STATED TASK: In full and without alteration, repeat the material.

DATASET CONTENT:
+++

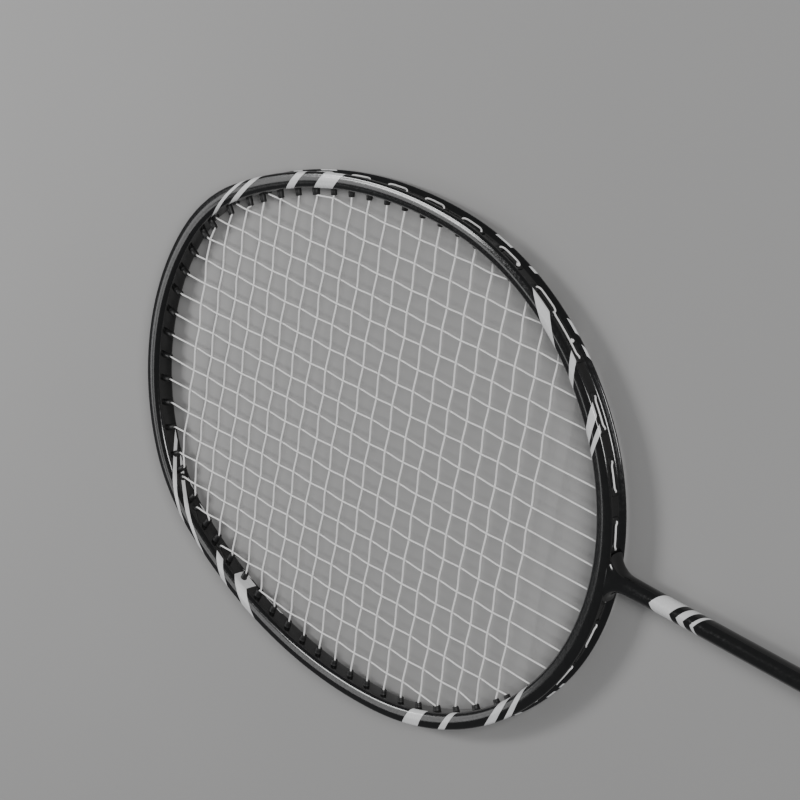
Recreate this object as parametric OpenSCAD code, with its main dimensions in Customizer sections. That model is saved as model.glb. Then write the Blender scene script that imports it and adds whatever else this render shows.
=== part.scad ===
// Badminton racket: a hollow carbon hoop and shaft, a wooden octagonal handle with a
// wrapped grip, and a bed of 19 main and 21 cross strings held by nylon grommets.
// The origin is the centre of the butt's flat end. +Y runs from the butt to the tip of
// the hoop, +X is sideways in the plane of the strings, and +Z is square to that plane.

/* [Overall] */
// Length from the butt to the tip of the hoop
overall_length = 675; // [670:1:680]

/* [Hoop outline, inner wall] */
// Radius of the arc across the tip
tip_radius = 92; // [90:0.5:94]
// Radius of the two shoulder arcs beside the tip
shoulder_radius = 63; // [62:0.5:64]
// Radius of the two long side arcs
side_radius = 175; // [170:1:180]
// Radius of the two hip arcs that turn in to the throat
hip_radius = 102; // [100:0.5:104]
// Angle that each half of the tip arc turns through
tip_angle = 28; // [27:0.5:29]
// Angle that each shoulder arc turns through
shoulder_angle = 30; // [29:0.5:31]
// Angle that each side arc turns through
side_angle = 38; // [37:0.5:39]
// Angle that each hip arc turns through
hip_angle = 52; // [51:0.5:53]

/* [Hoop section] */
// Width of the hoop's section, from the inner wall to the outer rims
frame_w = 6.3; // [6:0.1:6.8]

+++

EXPECTED OUTPUT:
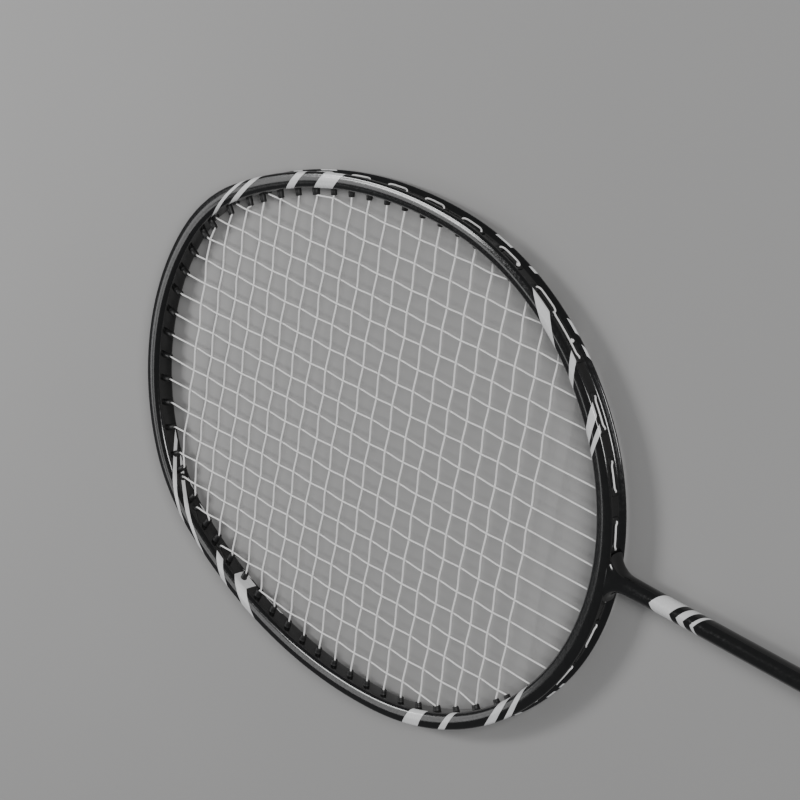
Recreate this object as parametric OpenSCAD code, with its main dimensions in Customizer sections. That model is saved as model.glb. Then write the Blender scene script that imports it and adds whatever else this render shows.
=== part.scad ===
// Badminton racket: a hollow carbon hoop and shaft, a wooden octagonal handle with a
// wrapped grip, and a bed of 19 main and 21 cross strings held by nylon grommets.
// The origin is the centre of the butt's flat end. +Y runs from the butt to the tip of
// the hoop, +X is sideways in the plane of the strings, and +Z is square to that plane.

/* [Overall] */
// Length from the butt to the tip of the hoop
overall_length = 675; // [670:1:680]

/* [Hoop outline, inner wall] */
// Radius of the arc across the tip
tip_radius = 92; // [90:0.5:94]
// Radius of the two shoulder arcs beside the tip
shoulder_radius = 63; // [62:0.5:64]
// Radius of the two long side arcs
side_radius = 175; // [170:1:180]
// Radius of the two hip arcs that turn in to the throat
hip_radius = 102; // [100:0.5:104]
// Angle that each half of the tip arc turns through
tip_angle = 28; // [27:0.5:29]
// Angle that each shoulder arc turns through
shoulder_angle = 30; // [29:0.5:31]
// Angle that each side arc turns through
side_angle = 38; // [37:0.5:39]
// Angle that each hip arc turns through
hip_angle = 52; // [51:0.5:53]

/* [Hoop section] */
// Width of the hoop's section, from the inner wall to the outer rims
frame_w = 6.3; // [6:0.1:6.8]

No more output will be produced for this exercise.